» Records from a dataset:

━━━━

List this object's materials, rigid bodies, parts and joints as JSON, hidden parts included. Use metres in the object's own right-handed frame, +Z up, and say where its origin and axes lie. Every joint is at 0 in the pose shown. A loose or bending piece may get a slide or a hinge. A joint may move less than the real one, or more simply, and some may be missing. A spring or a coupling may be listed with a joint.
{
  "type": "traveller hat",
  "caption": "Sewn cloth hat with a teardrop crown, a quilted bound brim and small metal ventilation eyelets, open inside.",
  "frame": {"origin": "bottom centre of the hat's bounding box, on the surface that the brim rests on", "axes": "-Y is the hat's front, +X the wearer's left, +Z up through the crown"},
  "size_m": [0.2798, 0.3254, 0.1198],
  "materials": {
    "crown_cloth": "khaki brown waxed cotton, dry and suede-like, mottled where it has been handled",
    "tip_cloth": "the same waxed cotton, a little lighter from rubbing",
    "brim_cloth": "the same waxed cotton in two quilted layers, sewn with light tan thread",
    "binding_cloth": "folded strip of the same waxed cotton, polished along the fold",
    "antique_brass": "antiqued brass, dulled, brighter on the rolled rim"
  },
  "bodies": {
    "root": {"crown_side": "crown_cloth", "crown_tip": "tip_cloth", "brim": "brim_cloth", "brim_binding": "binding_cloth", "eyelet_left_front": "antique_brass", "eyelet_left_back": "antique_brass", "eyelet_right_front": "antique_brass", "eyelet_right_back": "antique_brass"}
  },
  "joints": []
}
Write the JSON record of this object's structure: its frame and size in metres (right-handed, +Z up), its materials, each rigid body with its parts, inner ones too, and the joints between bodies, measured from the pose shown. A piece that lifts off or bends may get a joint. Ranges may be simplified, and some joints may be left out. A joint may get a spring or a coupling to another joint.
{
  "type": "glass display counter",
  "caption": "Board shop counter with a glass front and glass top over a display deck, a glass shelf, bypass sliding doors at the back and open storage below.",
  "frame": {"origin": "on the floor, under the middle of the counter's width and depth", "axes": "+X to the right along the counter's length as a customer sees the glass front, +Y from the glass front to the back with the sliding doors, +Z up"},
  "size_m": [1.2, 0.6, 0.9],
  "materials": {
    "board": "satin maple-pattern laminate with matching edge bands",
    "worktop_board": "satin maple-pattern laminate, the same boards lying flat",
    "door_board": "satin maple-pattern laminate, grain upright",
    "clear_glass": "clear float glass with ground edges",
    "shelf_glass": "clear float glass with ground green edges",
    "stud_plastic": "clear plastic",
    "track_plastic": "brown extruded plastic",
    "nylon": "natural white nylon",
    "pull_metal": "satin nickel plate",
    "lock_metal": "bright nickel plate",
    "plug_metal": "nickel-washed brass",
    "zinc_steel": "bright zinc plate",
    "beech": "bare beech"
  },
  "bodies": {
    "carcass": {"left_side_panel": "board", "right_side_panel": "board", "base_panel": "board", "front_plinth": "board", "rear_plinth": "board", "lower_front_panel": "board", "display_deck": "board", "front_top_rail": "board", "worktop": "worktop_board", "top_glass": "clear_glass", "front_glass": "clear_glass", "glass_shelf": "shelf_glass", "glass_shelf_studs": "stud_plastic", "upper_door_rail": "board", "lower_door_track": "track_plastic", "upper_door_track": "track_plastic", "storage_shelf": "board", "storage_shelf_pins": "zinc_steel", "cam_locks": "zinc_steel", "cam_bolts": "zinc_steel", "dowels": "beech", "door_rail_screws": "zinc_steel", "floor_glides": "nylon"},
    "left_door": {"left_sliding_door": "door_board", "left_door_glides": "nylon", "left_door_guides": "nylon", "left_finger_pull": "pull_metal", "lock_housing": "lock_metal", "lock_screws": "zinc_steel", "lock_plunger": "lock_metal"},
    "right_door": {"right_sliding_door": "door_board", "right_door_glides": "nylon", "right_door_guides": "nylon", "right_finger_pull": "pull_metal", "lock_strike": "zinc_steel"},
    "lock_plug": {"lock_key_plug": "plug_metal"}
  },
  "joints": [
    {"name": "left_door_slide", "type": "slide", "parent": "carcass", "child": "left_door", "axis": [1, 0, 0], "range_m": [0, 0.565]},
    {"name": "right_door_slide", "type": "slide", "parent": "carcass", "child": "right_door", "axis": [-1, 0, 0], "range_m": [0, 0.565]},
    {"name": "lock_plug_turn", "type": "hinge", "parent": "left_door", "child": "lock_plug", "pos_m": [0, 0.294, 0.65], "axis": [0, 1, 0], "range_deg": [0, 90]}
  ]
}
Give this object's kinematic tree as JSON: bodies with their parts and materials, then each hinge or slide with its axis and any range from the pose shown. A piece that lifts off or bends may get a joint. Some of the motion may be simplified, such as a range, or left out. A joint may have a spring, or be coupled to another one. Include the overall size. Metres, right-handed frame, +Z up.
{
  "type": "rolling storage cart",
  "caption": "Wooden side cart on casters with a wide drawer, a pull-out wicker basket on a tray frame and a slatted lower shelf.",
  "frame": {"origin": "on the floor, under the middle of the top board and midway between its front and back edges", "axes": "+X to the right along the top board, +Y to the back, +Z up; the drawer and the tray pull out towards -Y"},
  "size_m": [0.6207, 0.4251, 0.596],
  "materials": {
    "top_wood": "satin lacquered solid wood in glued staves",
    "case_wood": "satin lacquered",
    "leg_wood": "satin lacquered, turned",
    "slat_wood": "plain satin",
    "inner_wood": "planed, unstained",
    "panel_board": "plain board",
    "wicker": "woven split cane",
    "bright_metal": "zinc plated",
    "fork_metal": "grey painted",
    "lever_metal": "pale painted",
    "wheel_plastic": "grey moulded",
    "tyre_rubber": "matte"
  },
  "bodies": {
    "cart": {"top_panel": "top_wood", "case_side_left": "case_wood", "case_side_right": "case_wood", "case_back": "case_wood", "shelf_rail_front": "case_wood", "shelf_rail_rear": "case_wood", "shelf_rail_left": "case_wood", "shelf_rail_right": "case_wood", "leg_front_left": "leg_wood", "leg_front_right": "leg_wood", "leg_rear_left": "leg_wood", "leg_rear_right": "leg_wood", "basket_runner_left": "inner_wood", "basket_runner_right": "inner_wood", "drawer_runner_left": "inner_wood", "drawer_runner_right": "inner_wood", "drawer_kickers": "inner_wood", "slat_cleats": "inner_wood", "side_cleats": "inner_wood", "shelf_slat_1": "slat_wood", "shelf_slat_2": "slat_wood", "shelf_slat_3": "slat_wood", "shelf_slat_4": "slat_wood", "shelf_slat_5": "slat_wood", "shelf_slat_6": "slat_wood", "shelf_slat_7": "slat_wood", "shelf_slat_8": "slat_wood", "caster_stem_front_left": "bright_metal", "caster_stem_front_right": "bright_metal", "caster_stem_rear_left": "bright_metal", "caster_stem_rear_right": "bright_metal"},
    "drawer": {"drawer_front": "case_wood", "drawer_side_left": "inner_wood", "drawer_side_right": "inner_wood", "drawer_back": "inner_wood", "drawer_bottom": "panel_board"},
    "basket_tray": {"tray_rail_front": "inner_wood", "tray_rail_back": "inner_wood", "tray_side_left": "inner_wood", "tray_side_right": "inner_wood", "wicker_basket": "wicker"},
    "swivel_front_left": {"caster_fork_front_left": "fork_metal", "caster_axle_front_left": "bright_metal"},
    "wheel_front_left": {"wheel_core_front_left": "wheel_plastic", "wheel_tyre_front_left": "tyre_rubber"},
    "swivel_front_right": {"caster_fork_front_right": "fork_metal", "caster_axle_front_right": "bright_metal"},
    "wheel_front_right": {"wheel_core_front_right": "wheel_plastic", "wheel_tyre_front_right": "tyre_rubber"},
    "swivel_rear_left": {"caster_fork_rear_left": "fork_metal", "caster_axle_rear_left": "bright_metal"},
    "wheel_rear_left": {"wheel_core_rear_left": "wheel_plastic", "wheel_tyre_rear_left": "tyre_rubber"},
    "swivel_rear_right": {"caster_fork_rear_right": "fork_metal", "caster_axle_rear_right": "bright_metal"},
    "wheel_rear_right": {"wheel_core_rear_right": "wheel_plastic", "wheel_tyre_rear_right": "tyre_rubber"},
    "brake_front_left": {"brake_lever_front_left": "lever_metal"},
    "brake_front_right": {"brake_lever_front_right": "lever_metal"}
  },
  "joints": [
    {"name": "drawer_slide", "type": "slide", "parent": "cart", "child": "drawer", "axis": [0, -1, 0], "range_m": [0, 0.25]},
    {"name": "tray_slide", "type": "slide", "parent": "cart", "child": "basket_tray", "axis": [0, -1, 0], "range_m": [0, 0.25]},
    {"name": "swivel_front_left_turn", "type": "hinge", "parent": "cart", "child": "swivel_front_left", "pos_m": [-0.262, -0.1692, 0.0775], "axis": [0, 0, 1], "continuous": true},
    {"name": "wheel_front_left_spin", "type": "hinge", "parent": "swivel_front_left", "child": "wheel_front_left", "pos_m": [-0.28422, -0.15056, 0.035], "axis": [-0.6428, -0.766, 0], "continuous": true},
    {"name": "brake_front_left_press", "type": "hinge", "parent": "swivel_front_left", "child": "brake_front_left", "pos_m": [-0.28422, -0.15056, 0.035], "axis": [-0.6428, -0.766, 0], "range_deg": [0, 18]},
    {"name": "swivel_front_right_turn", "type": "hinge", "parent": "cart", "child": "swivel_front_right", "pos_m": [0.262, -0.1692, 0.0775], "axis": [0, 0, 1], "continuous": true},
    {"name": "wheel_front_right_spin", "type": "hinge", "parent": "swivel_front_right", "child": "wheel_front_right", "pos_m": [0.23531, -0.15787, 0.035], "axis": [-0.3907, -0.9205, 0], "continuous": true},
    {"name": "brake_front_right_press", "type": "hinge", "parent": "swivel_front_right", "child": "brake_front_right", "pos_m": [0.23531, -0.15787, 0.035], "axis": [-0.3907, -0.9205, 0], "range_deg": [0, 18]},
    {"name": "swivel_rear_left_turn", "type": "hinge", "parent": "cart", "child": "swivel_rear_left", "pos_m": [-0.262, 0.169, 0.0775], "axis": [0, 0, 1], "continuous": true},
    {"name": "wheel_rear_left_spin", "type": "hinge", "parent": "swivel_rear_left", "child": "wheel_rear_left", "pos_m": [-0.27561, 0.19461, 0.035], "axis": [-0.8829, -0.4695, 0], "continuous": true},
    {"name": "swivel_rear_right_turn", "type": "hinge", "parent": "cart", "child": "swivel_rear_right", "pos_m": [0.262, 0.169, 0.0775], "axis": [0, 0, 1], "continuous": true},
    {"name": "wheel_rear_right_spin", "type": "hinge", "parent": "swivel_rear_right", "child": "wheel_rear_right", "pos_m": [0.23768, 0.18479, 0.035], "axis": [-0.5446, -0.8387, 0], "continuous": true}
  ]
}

━━━━

Using the entries above, return each line in which the word "joints" occurs.

List this object's materials, rigid bodies, parts and joints as JSON, hidden parts included. Use metres in the object's own right-handed frame, +Z up, and say where its origin and axes lie. Every joint is at 0 in the pose shown. A loose or bending piece may get a slide or a hinge. A joint may move less than the real one, or more simply, and some may be missing. A spring or a coupling may be listed with a joint.
  "joints": []
Write the JSON record of this object's structure: its frame and size in metres (right-handed, +Z up), its materials, each rigid body with its parts, inner ones too, and the joints between bodies, measured from the pose shown. A piece that lifts off or bends may get a joint. Ranges may be simplified, and some joints may be left out. A joint may get a spring or a coupling to another joint.
  "joints": [
  "joints": [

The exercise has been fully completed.